At least one school a day is asking for help following traumatic incidents, including sudden deaths of students and teachers.

Figures obtained under the Official Information Act (OIA) show the Ministry of Education received 205 requests for support from its traumatic incident team in 2015 - more than one request a day per school year.

That was six more requests than the 199 that were filed in 2014, and a sharp rise from the 139 in 2013.

The figures represent the number of requests for support - not the number of schools which asked for help.


And these only reflect a proportion of incidents which prompt schools to provide counselling and other emotional support for pupils - as many schools opt to deal with traumatic incidents in-house.

A traumatic incident can be anything from the sudden death of a student or teacher, a death from illness, the death of a parent, injury or a violent incident on the school grounds, or a school fire.

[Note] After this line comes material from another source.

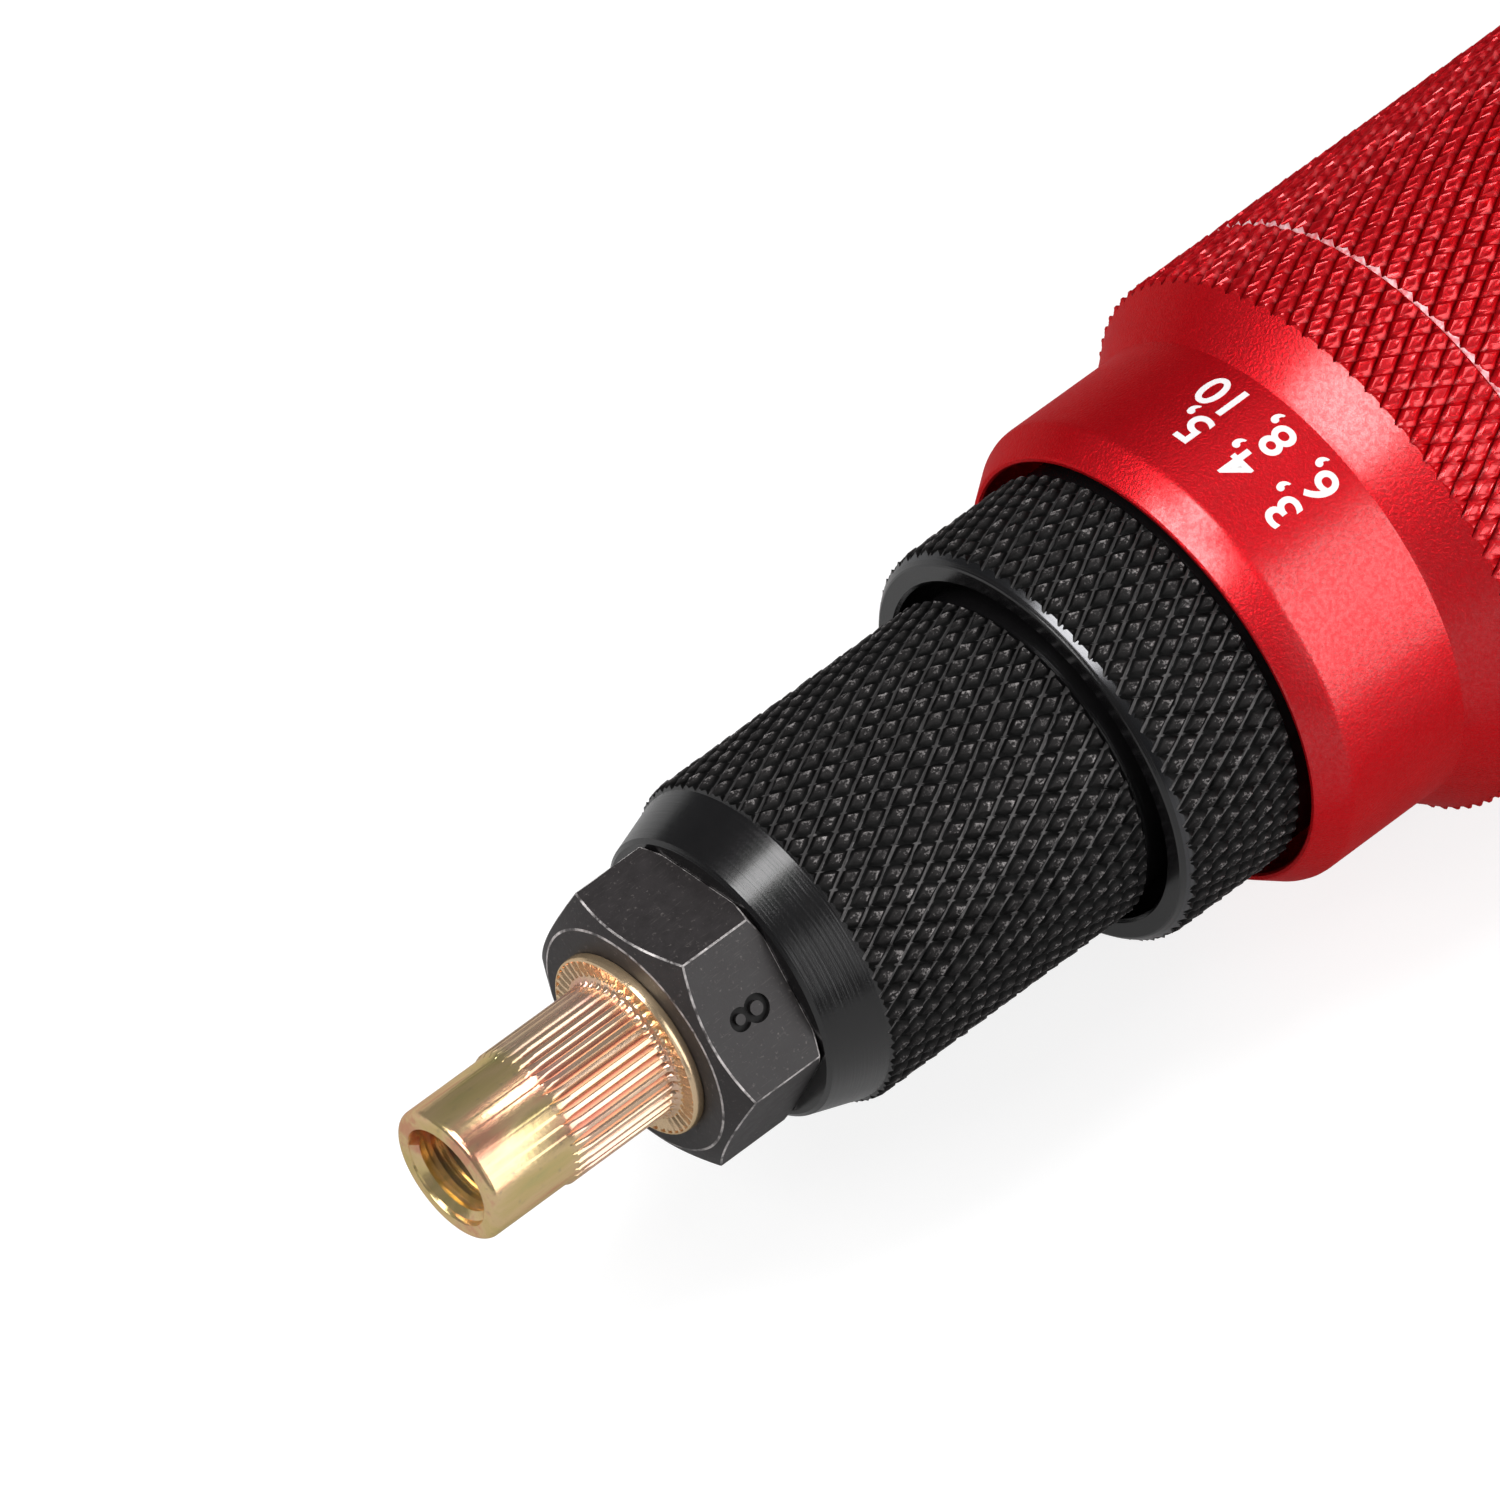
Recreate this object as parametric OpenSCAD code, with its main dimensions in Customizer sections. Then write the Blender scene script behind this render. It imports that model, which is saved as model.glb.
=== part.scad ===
// Rivet nut setting tool: a drill-driven attachment that pulls threaded inserts into sheet.
// Sizes are in mm. The tool lies along X with its nose towards -X, resting on its
// body and on the end of its side handle. X = 0 is the flange face that meets the sheet.

/* [View] */
// Sub-part to draw, or all of them

/* [Rivet nut] */
// Radius of the plain barrel
nut_r = 5.5; // [5.2:0.1:6.0]
// Length of the barrel in front of the flange
nut_len = 17.4; // [15:0.1:20]
// Length of the splined half, next to the flange
spline_len = 9.5; // [7:0.1:11]
// Height of the splines above the barrel
spline_h = 0.18; // [0.1:0.01:0.3]
// Radius of the flange
flange_r = 7.6; // [7:0.1:8.5]
// Thickness of the flange
flange_t = 1.0; // [0.8:0.1:1.8]

/* [Anvil] */
// Width of the anvil's hexagon across its flats
anvil_af = 20.4; // [18:0.1:21]
// Length of the hexagon
anvil_len = 8.2; // [7:0.1:10]
// Radius of the flat face the rivet nut sits on
anvil_face_r = 9.5; // [8.8:0.1:10]
// Angle of the hexagon about the tool's axis, in degrees
anvil_turn = 18.5; // [0:0.5:60]

/* [Nose housing] */
// Radius of the knurled nose
nose_r = 13.9; // [13.4:0.1:14.1]
// Radius at the front edge of the cone
nose_front_r = 11.9; // [11.8:0.1:12.6]
// Length of the cone
cone_len = 5.1; // [4:0.1:7]
// Length from the cone to the lock ring
nose_len = 25.9; // [22:0.1:32]

/* [Lock ring] */
// Radius of the lock ring over its knurl
ring_r = 17.1; // [16.6:0.1:17.4]
// Length of the lock ring
ring_len = 17.8; // [16:0.1:20]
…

It is usually an event that affects a significant number of people within the school community - whether that's a primary or secondary school, or early childhood centre.

It was difficult to ascertain whether the increase in requests for help over the past three years was due to an increase in incidents, or a more accepted view of asking for help in such instances and greater awareness of the team, those spoken to by the Herald said.

However, almost everyone praised the good work of the traumatic incident teams.

Louise Green, national president of the New Zealand Educational Institute (NZEI), described them as "amazing".

"It's a really good service - and needed - and really respected and highly valued from the profession," she said.

The increase in requests from 2013 to 2014 may be down to a more concerted effort from schools to review their policies around traumatic incidents following events such as the Canterbury earthquakes, she said.

"I suppose you become more aware of incidents happening and with the health and safety focus and all that we did actually have quite a focus on our traumatic incident policies and things, so that might have helped raise awareness as well.

"Combined with the fact that it is a good service and that it's just amazing when you're in a situation."

On-call teams 'incredible'

One principal who has used the service twice in the past 11 years, said the teams were an "incredible" help.

Jan Tinetti, principal at Merivale School in Tauranga, described how the team was quick to respond - even on a weekend - when something happened, and helped guide the school staff through it.

She credits the team for ensuring her primary school pupils were able to cope so well with the shock and grief of a 2013 incident in which a father was found dead in his driveway next door to the school. The man had daughters at the school, which was closed by police as evidence was found on the grounds.

"They were absolutely amazing," she said. "They were very quick on their response and whenever I needed them, it didn't matter what time of day or night, [they were there].

The team brought in counsellors, Maori liaison and iwi representatives to help the children through their grief, as well as books and other resources to help them. They encouraged staff to ask the children to make cards for the family, and suggested a follow up grief programme for 12 months after the incident.

"The children came through it amazingly well," she said. "It was an incredible way that they actually came through that whole horrific experience."

At every step the staff "felt really confident" that what was happening was in the best interest for the children, she said.

Incident teams can 'take over'

Sandy Pasley, president of the Secondary Principals' Association of New Zealand (SPANZ), said all the feedback she'd heard suggested schools were "very satisfied with the way that they have been given support".

Allan Vester, of the New Zealand Secondary Principals' Council, said the feedback he'd heard was "generally very positive, as schools appreciate the help".

He was unsure why the number of requests has risen, as he had not heard of any major increase in traumatic incidents, but said it may be that schools are more comfortable using their help.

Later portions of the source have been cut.